Can unsupervised learning be used to create underwriting models?
Sort of. Machine learning can be classified into two categories: supervised and unsupervised. Supervised means you have a labeled outcome — something that's good or bad or you’re trying to predict cats or dogs -- and have to assign the right label. Unsupervised machine learning says, "I don't have a labeled outcome. I'm just going to take a look at trends in the data generally and get something out of it." It sort of automatically generates its own outcomes.
Typically, unsupervised machine learning involves clustering or coming up with sort of the things that are like each other and separating the groups. Those models are really great at working with unstructured data like texts, voice data, things like that, that don't have labels associated with them but that you want to use in a supervised setting later on. You can use unsupervised learning as a pre-processing step sometimes if you're looking at bringing in some of that data like call center data and stuff like that. Oftentimes we find that it's just not necessary to move into unsupervised machine learning approaches to get that big initial first win out of your adoption of this new technology.

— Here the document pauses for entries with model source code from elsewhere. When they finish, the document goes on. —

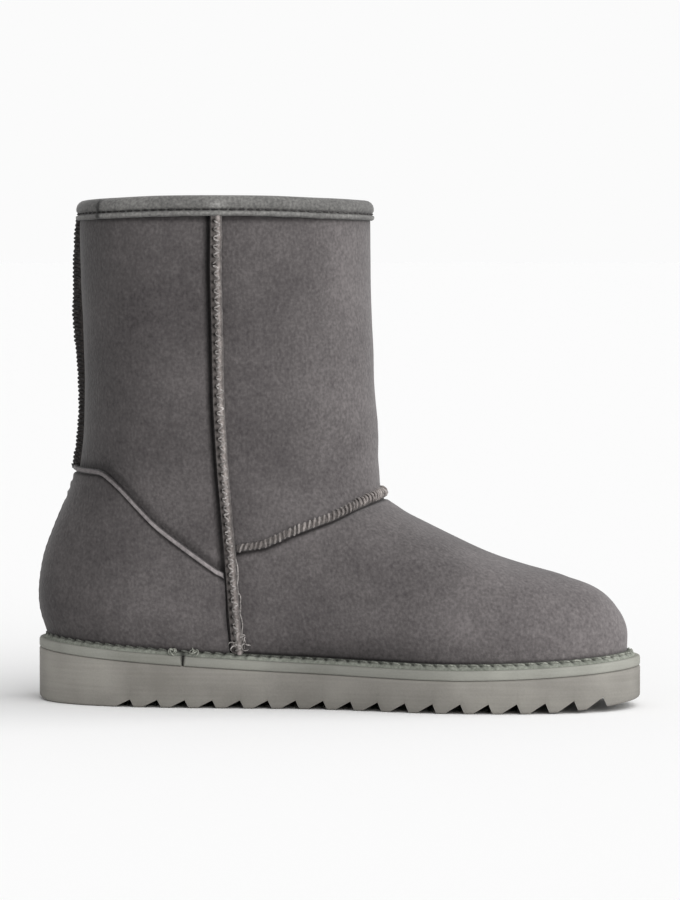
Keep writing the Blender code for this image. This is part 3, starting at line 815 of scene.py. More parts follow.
def seamed_grid():
    """Turns and levels of a grid whose lines follow the side seams and the instep seam."""
    column = np.append(crowded(BACK_COLUMNS), 1 + crowded(FRONT_COLUMNS)[1:])
    row = np.append(crowded(VAMP_ROWS), 1 + crowded(SHAFT_ROWS)[1:])[:, None]
    turn = np.broadcast_to(column * math.pi / 2, (len(row), len(column)))
    for _ in range(8):
        knot = instep_seam_level(turn)
        level = np.where(row < 1, row * knot, knot + (row - 1) * (COLLAR_SECTION - knot))
        seam = side_seam_turn(level)
        turn = np.where(column < 1, column * seam, seam + (column - 1) * (math.pi - seam))
    turn = np.hstack([turn, 2 * math.pi - turn[:, -2:0:-1]])
    level = np.hstack([level, level[:, -2:0:-1]])
    return turn, level


def counter_top(x):
    """Height of the heel counter's top edge at x."""
    back = ROWS[INSTEP_SECTION][0]
    drop = between(COUNTER_TOP, (x - back) / (side_seam_x(COUNTER_FOOT) - back))
    return COUNTER_HEIGHT + (COUNTER_FOOT - COUNTER_HEIGHT) * drop


def suede_shade(turn, level):
    """How dark the suede is at a place, as a share of its own colour. It holds the hide's tone and
    dust, and painted shade and painted light.
    """
    points = surface(turn, level)
    x, z = points[..., 0], points[..., 2]
    over_sole = z - sole_top(x)
    is_back = 1 - is_in_front(beside_side_seam(turn, level) + 2 * MM)
    is_high = eased(z, 80, 30)
    toe = eased(x, 20, 85)
    # The shaft is a little darker than the foot and its back panel darker still, partly a darker
    # hide and partly painted shade. Towards the back both are painted darker as shade
    shade = 1 - is_high * (0.08 + 0.06 * is_back)
    shade = shade * (1 - 0.38 * eased(-x, 75, 45))
    shade = shade * (1 - 0.16 * is_high * eased(-x, 65, 40))
    # Painted light: the toe is painted paler, most of all low down on its side, and the front of
    # the shaft is painted paler as a highlight
    shade = shade * (1 + toe * (0.22 + 0.3 * bell(over_sole, 26 * MM)))
    shade = shade * (1 + 0.25 * is_high * eased(x, -20, 30))
    # Glue and dust leave a broad smudge; the hem over the sole and the thin line over the welt are
    # painted shade where the upper meets the welt
    smudge = bell(x - 15 * MM, 62 * MM) * bell(over_sole, 13 * MM)
    shade = shade * (1 - 0.52 * smudge) * (1 - (0.3 - 0.2 * toe) * bell(over_sole, 4 * MM))
    shade = shade * (1 - (0.6 - 0.3 * toe) * bell(over_sole - 2.9 * MM, 0.9 * MM))
    return shade * (1 + 0.06 * soft_noise(points, 30 * MM, 11.0))


def line_shade(turn, level):
    """Painted shade: the dark lines in the furrow beside the side seam, under the instep seam,
    over the counter's edge and under the binding.
    """
    points = surface(turn, level)
    x, z = points[..., 0], points[..., 2]
    beside = beside_side_seam(turn, level)
    is_front = is_in_front(beside)
    over_edge = 0.8 * (z - counter_top(x))
    depth = 0.78 + 0.15 * eased(z, 50, 60)
    furrow = depth * bell(beside + GROOVE_PLACE, 1.35 * MM)
    from_instep = above_instep_seam(turn, level) + UNDER_INSTEP
    under_instep = 0.75 * is_front * bell(from_instep, 0.9 * MM)
    over_counter = 0.35 * (1 - is_front) * bell(over_edge - 0.9 * MM, 1.6 * MM)
    under_collar = 0.55 * eased(z - BOOT_HEIGHT + BINDING_DROP, -3, 2)
    return (1 - furrow) * (1 - under_instep) * (1 - over_counter) * (1 - under_collar)


def make_upper():
    turn, level = seamed_grid()
    outside = skin(turn, level)
    wall_rows = np.linspace(len(level) - 1, 0, WALL_ROWS).round().astype(int)
    inside = shell(turn[wall_rows], level[wall_rows], -UPPER_WALL)
    form = rings(np.concatenate([outside, inside]), True)
    outer_shade = suede_shade(turn, level) * line_shade(turn, level)
    shade = np.concatenate([outer_shade.ravel(), np.ones(inside[..., 0].size)])
    make_piece("upper_suede", form, suede, shade, replaced=("upper",))


make_upper()

# %% [markdown]
# A seam's rib, thread or edge needs to know three things at each point of its line: how far
# along it is, which way is beside it and which way is out. With those, a stitch is drawn flat,
# as distances along, beside and out, and then laid on the curved skin. A line's size makes what
# is sewn along it smaller where the seam tapers.

# %% Lines to sew along
Line = namedtuple("Line", "distance points aside up size")


def line_over(points, up, size=1.0):
    """A line through points, with the direction out of the surface at each."""
    steps = np.linalg.norm(np.diff(points, axis=0), axis=1)
    distance = np.append(0.0, np.cumsum(steps))
    aside = unit(np.cross(up, np.gradient(points, axis=0)))
    return Line(distance, points, aside, up, np.broadcast_to(size, distance.shape))


def line_along(turn, level, out=0.0, size=1.0):
    """A line on the skin, through places, a distance out."""
    return line_over(skin(turn, level, out), surface_axes(turn, level)[2], size)


def read_along(line, distance, rows):
    return np.stack([np.interp(distance, line.distance, rows[:, i]) for i in range(3)], -1)


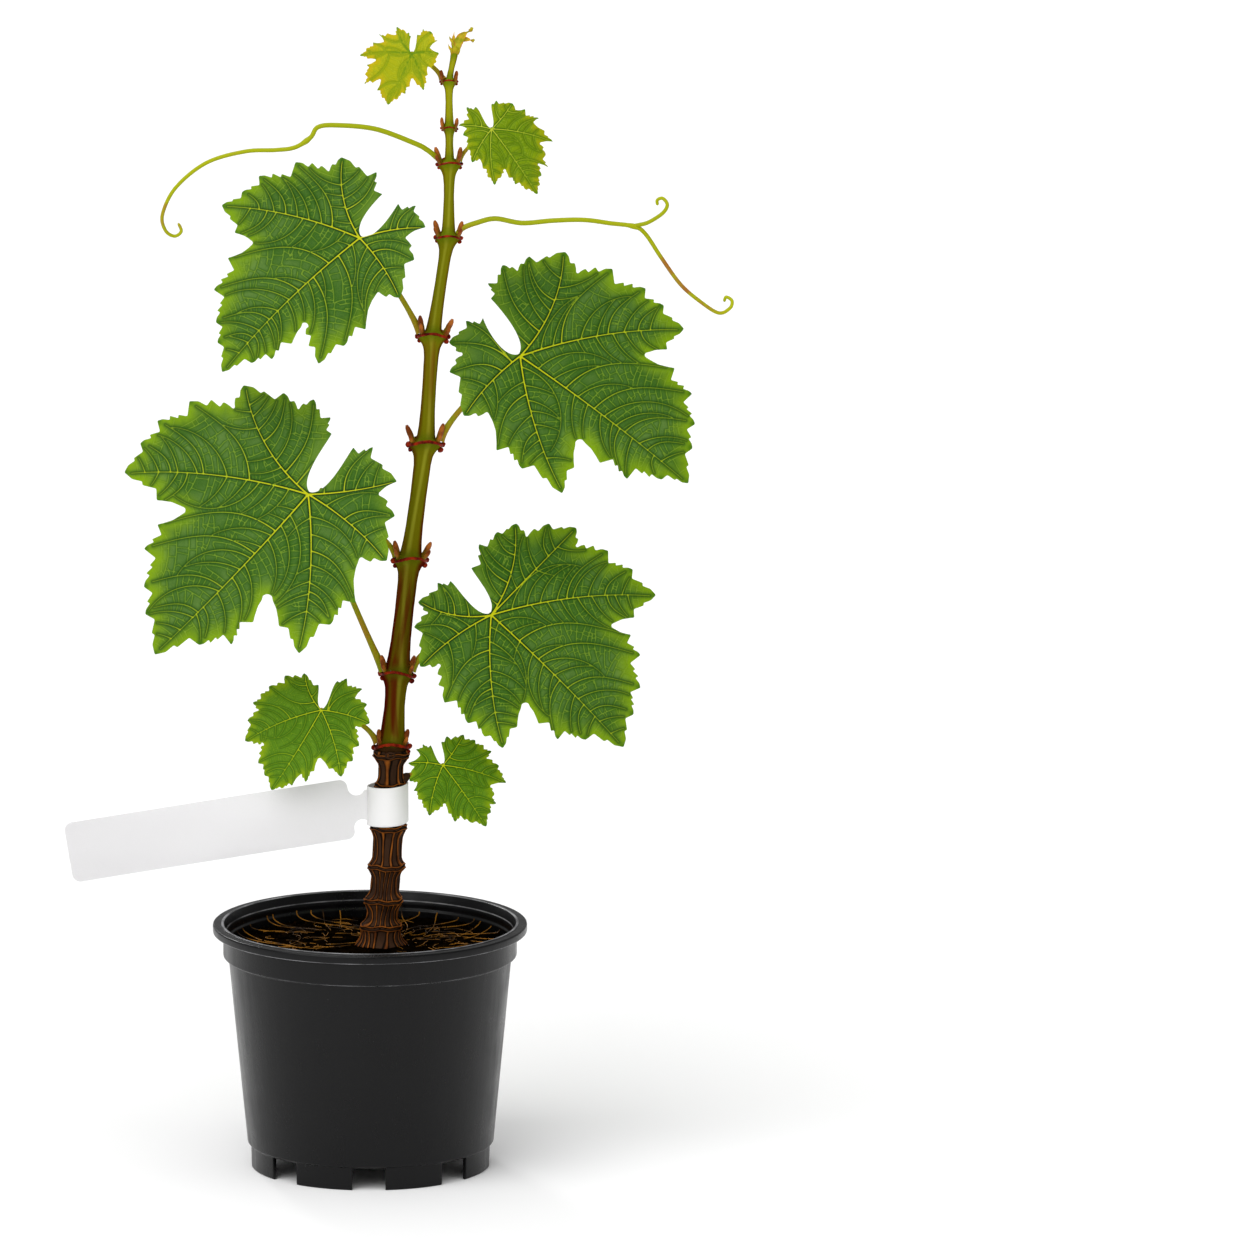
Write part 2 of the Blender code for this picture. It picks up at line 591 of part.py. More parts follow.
def blade_height(leaf, a, b, size):
    """How far the blade stands towards the viewer: tilted, domed, and waved at its edge."""
    reach = math.hypot(a, b) / size
    wave = 0.035 * size * reach * reach * math.sin(3 * math.atan2(b, a) + leaf["midrib"])
    return leaf["slope"][0] * a + leaf["slope"][1] * b - 0.16 * size * reach * reach + wave


def leaf_frame(leaf):
    """The blade's hub and its three directions. The far leaf is turned round the upright."""
    turn = Matrix.Rotation(leaf.get("turn", 0.0), 3, "Z")
    return Vector(leaf["hub"]), turn @ RIGHT, turn @ UPWARD, turn @ TOWARD


def stalk_root(leaf):
    """Where the stalk springs from: the flank of its joint, or the place that the leaf names."""
    if "root" in leaf:
        return Vector(leaf["root"])
    height, centre, ring, _ = JOINTS[leaf["joint"]]
    return Vector((centre[0] + leaf["side"] * (ring - 0.6), centre[1], height + 0.6))


def build_leaf(name, leaf, finish, clearances):
    outline = leaf_outline(leaf)
    size = max(length for _, _, length in leaf["edge"])
    hub, right, upward, toward = leaf_frame(leaf)
    pitch = size / 3.6
    reach = range(-6, 7)
    inner = [Vector(((i + 0.5 * (j % 2)) * pitch, j * pitch * 0.87)) for i in reach for j in reach]
    count = len(outline)
    ring = [(i, (i + 1) % count) for i in range(count)]
    inner = [point for point in inner if nearest(point, outline) > size * 0.07]
    flat, _, faces, _, _, _ = delaunay_2d_cdt(outline + inner, ring, [], 1, 0.001)
    rim = [i for i in range(len(flat)) if i < count]
    used = sorted({i for face in faces for i in face} | set(rim))
    mesh = bmesh.new()
    sheets = []
    for level in (BLADE / 2, -BLADE / 2):
        sheet = {}
        for i in used:
            a, b = flat[i]
            lift = blade_height(leaf, a, b, size) + level
            sheet[i] = mesh.verts.new(hub + right * a + upward * b + toward * lift)
        sheets.append(sheet)
    for face in faces:
        mesh.faces.new([sheets[0][i] for i in face])
        mesh.faces.new([sheets[1][i] for i in reversed(face)])
    for i, j in ring:
        mesh.faces.new((sheets[0][i], sheets[1][i], sheets[1][j], sheets[0][j]))
    blade = body(name, mesh, finish)

    root = stalk_root(leaf)
    run = (hub - root).length
    rise = Vector(leaf.get("rise", (0.42 * leaf["side"], 0.1, 0.9))).normalized()
    route = interpolate_bezier(
        root, root + rise * run * 0.4, hub - toward * run * 0.25 - (hub - root) * 0.12,
        hub + toward * 0.2, 10,
    )
    radius = leaf["stalk"]
    radii = [radius * (1.25 if i == 0 else 1.0 - 0.15 * i / 9) for i in range(10)]
    mesh = bmesh.new()
    loft(mesh, swept_rings(route, radii, STALK_SIDES))
    apply_boolean(blade, "UNION", [body(name + "_stalk", mesh, finish)])
    apply_boolean(blade, "DIFFERENCE", [clearance.copy() for clearance in clearances])
    return blade


def nearest(point, outline):
    """Distance from a point to the outline, negative outside it."""
    best = 1e9
    inside = False
    for start, end in zip(outline, outline[1:] + outline[:1]):
        along = end - start
        share = max(0.0, min(1.0, (point - start).dot(along) / along.length_squared))
        best = min(best, (start + along * share - point).length)
        crosses = (start.y > point.y) != (end.y > point.y)
        if crosses and point.x < start.x + (point.y - start.y) / (end.y - start.y) * along.x:
            inside = not inside
    return best if inside else -best


def tendril_mesh(points, start_radius):
    route = smooth_route(points, 4)
    last = len(route) - 1
    radii = [start_radius + (TENDRIL_TIP_RADIUS - start_radius) * i / last for i in range(last + 1)]
    mesh = bmesh.new()
    loft(mesh, swept_rings(route, radii, TENDRIL_SIDES))
    return mesh


def build_tendrils(finish, clearances):
    left = body("tendril_left", tendril_mesh(LEFT_TENDRIL, TENDRIL_ROOT_RADIUS), finish)
    right = body("tendril_right", tendril_mesh(RIGHT_TENDRIL, TENDRIL_ROOT_RADIUS), finish)
    fork = body("fork", tendril_mesh(TENDRIL_FORK, TENDRIL_ROOT_RADIUS * 0.8), finish)
    apply_boolean(right, "UNION", [fork])
    for tendril in (left, right):
        apply_boolean(tendril, "DIFFERENCE", [clearance.copy() for clearance in clearances])


def build_tip(finish):
    """The growing point: a small knob with leaflets that are still folded."""
    mesh = bmesh.new()
    knob = Vector(TIP_KNOB)
    heights = (CANE_TOP + GAP, CANE_TOP + 1.4, knob.z, knob.z + 1.2)
    loft(mesh, [
        level_ring((knob.x, knob.y), height, radius, 8)
        for height, radius in zip(heights, (1.5, 1.9, 1.8, 0.8))
    ])
    tip = body("growing_tip", mesh, finish)
    leaflets = []
    for i, (root, end, width) in enumerate(LEAFLETS):
        root, end = Vector(root), Vector(end)
        stations = ((0.0, 0.45), (0.3, 0.8), (0.6, 1.0), (0.85, 0.7), (1.0, 0.25))
        across = (end - root).cross(Vector((0.15, 1, 0))).normalized() * width / 2
        thick = (end - root).cross(across).normalized() * 0.55
        loops = []
        for share, spread in stations:
            middle = root.lerp(end, share)
            loops.append([
                middle + across * spread,
                middle + thick,
                middle - across * spread,
                middle - thick,
            ])
        mesh = bmesh.new()
        loft(mesh, loops)
        leaflets.append(body(f"leaflet_{i}", mesh, finish))
    apply_boolean(tip, "UNION", leaflets)


def rounded_strip():
    """Outline of the label's plate, from its right end, with u to the left along it and v up."""
    half = LABEL_HEIGHT / 2
    points = []
    for u, v, turn in (
        (LABEL_LENGTH - LABEL_CORNER, half - LABEL_CORNER, 0),
        (LABEL_CORNER, half - LABEL_CORNER, 90),
        (LABEL_CORNER, LABEL_CORNER - half, 180),
        (LABEL_LENGTH - LABEL_CORNER, LABEL_CORNER - half, 270),
    ):
        for step in range(5):
            angle = math.radians(turn + 22.5 * step)
            points.append((u + LABEL_CORNER * math.cos(angle), v + LABEL_CORNER * math.sin(angle)))
    return points


def build_label(finish):
    end = Vector(LABEL_END)
    along = Vector((-math.cos(LABEL_DROOP), 0, -math.sin(LABEL_DROOP)))
    up = Vector((-math.sin(LABEL_DROOP), 0, math.cos(LABEL_DROOP)))

    def sheet(name, outline):
        mesh = bmesh.new()
        loft(mesh, [
            [end + along * u + up * v + Vector((0, depth, 0)) for u, v in outline]
            for depth in (LABEL_SHEET / 2, -LABEL_SHEET / 2)
        ])
        return body(name, mesh, finish)

    label = sheet("label", rounded_strip())
    neck_half = NECK_HEIGHT / 2
    wall_middle = BAND_CENTRE[0] - BAND_RADIUS + LABEL_SHEET
    reach = (wall_middle - end.x) / math.cos(LABEL_DROOP)
    neck_slant = math.tan(LABEL_DROOP) * neck_half
    neck = sheet("neck", (
        (3, neck_half + 3), (0, neck_half + 1), (-2, neck_half), (-reach - neck_slant, neck_half),
        (neck_slant - reach, -neck_half), (-2, -neck_half), (0, -neck_half - 1), (3, -neck_half - 3),
    ))
    outer = level_ring(BAND_CENTRE, BAND_FOOT, BAND_RADIUS, BAND_SEGMENTS)
    inner = level_ring(BAND_CENTRE, BAND_FOOT, BAND_RADIUS - LABEL_SHEET, BAND_SEGMENTS)
    lift = Vector((0, 0, BAND_HEIGHT))
    loops = [outer, [p + lift for p in outer], [p + lift for p in inner], inner]
    mesh = bmesh.new()
    rings = [[mesh.verts.new(point) for point in loop] for loop in loops]
    for lower, upper in zip(rings, rings[1:] + rings[:1]):
        for i in range(BAND_SEGMENTS):
            j = (i + 1) % BAND_SEGMENTS
            mesh.faces.new((lower[i], lower[j], upper[j], upper[i]))
    band = body("band", mesh, finish)
    apply_boolean(label, "UNION", [neck, band])


def build_vine():
    for old in list(bpy.data.objects):
        bpy.data.objects.remove(old)
    pot_plastic = material("pot_plastic", (0.016, 0.016, 0.018), 0.42)
    potting_mix = material("potting_mix", (0.03, 0.018, 0.012), 0.95)
    bark = material("bark", (0.09, 0.04, 0.022), 0.8)
    green_cane = material("green_cane", (0.13, 0.16, 0.02), 0.45)
    leaf_green = material("leaf_green", (0.06, 0.18, 0.02), 0.5)
    young_leaf = material("young_leaf", (0.4, 0.42, 0.03), 0.5)
    tendril_green = material("tendril_green", (0.35, 0.42, 0.03), 0.45)
    label_plastic = material("label_plastic", (0.8, 0.8, 0.8), 0.4)

    build_pot(pot_plastic)
    build_soil(potting_mix)
    build_trunk(bark)
    build_cane(green_cane)
    clearances = [build_cane(green_cane, "cane_space", GAP), build_trunk(bark, "trunk_space", GAP)]
    for name, leaf in LEAVES.items():
        young = name.startswith("leaf_top")
        build_leaf(name, leaf, young_leaf if young else leaf_green, clearances)
    model = LEAVES[BACK_LEAF["like"]]
    edge = [(kind, bearing, length * BACK_LEAF["scale"]) for kind, bearing, length in model["edge"]]
    build_leaf("leaf_back", {**BACK_LEAF, "edge": edge}, leaf_green, clearances)
    build_tendrils(tendril_green, clearances)
    for clearance in clearances:
        bpy.data.objects.remove(clearance)
    build_tip(young_leaf)
    build_label(label_plastic)


build_vine()
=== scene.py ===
# %% [markdown]
# # A young grapevine in its nursery pot
#
# The vine stands in a round black pot: a knotted woody foot, one long green shoot with a red ring
# at every joint, nine lobed leaves, two curling tendrils and a blank white label.
# The solids come first. They fix every size and place, and each piece below is made to fit them.

# %% Load the solids
import math
import random

import bmesh
import bpy
import numpy as np
from mathutils import Matrix, Vector, noise
from mathutils.geometry import delaunay_2d_cdt, interpolate_bezier
from mathutils.kdtree import KDTree


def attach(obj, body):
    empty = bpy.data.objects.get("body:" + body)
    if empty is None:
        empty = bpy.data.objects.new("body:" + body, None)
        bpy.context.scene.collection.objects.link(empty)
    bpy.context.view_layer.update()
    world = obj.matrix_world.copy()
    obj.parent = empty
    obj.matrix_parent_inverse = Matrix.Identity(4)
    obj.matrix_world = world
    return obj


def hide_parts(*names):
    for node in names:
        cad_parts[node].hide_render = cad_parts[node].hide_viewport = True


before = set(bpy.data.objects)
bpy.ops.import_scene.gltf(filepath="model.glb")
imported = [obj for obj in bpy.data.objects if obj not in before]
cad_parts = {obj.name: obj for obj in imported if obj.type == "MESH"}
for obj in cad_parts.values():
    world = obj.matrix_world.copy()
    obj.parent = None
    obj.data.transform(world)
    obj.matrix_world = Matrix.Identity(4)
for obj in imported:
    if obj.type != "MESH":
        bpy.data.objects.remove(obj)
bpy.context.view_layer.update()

# %% [markdown]
# ## Camera
#
# A long lens from far away flattens the view, as in a catalogue picture. The camera looks down by
# a little over eleven degrees, so the pot's rim shows as a narrow ellipse. The leaves lie in planes
# square to this line of sight, so its three directions are kept for them.

# %% Set up the camera
MM = 0.001
VIEW_TILT = math.radians(11.3)
RIGHT = Vector((1, 0, 0))
UPWARD = Vector((0, math.sin(VIEW_TILT), math.cos(VIEW_TILT)))
TOWARD = Vector((0, -math.cos(VIEW_TILT), math.sin(VIEW_TILT)))
AIM = Vector((0.13488, 0, 0.28777))
EYE_DISTANCE = 8.0
LENS = 439.3


def new_object(name, data):
    """An object in the scene, with its data."""
    made = bpy.data.objects.new(name, data)
    bpy.context.scene.collection.objects.link(made)
    return made


lens = bpy.data.cameras.new("view")
lens.lens = LENS
lens.sensor_width = 36.0
eye = new_object("view", lens)
eye.location = AIM + TOWARD * EYE_DISTANCE
eye.rotation_euler = (math.pi / 2 - VIEW_TILT, 0, 0)
bpy.context.scene.camera = eye
print("camera at", [round(v, 3) for v in eye.location])

# %% [markdown]
# ## Tools for the pieces
#
# Every piece is a mesh whose place is in its own points, so its object stays at the origin.
# One helper makes a mesh from points in millimetres and hangs named numbers on its points, which
# the finishes read later. Another gives the piece to the body that it rides on.

# %% Helpers for meshes and pieces
def make_mesh(name, points, faces, finish, **numbers):
    """A smooth mesh in metres, with one number per point for each name given."""
    data = bpy.data.meshes.new(name)
    data.from_pydata((np.asarray(points, dtype=float) * MM).tolist(), [], faces)
    for key, values in numbers.items():
        layer = data.attributes.new(key, "FLOAT", "POINT")
        layer.data.foreach_set("value", np.asarray(values, dtype=np.float32))
    data.materials.append(finish)
    data.shade_smooth()
    return data


def place(name, data, slot, *nodes):
    """Puts a finished mesh in the scene as a piece, in place of the solids that it names."""
    piece = new_object(name, data)
    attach(piece, "root")
    if nodes:
        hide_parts(*nodes)
    print(f"{name}: {len(data.polygons)} faces")
    return piece


def add(tree, kind, inputs=(), **settings):
    """A node with its settings. An input is a number, an output, or a node for its first output."""
    node = tree.nodes.new(kind)
    for key, value in settings.items():
        setattr(node, key, value)
    for key, value in dict(inputs).items():
        if isinstance(value, bpy.types.Node):
            value = value.outputs[0]
        if isinstance(value, bpy.types.NodeSocket):
            tree.links.new(value, node.inputs[key])
        else:
            node.inputs[key].default_value = value
    return node


print("points are written in millimetres and kept in metres, times", MM)

# %% [markdown]
# ## Tools for the finishes
#
# A finish is a small network of nodes. The class below adds one node at a time and hands back its
# output, so that a material reads almost like a recipe. Colours are written as they look on a
# screen, from 0 to 255, and are turned into the linear values that the renderer works with.

# %% Helpers for materials
def rgb(red, green, blue):
    """A screen colour in the linear values of the renderer."""
    def linear(level):
        share = level / 255
        return share / 12.92 if share <= 0.04045 else ((share + 0.055) / 1.055) ** 2.4
    return (linear(red), linear(green), linear(blue), 1.0)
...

The other thing that some people mean by unsupervised machine learning is that you kind of set up your algorithm to automatically retrain itself. In the machine-learning academic literature, that's called online learning or reinforcement learning. That type of technique we think is really cool. But I would be cautious about using that in a financial service setting because you want to review the model every time, make sure that it's right and not introduce something into your consumer business that's going to create harm. We often recommend that instead of automatically refreshing your models, especially in underwriting, that instead, you set up a sort of automated pipeline so that you can refresh them quickly, but that you put in a manual step to review the results before they go out in front of consumers.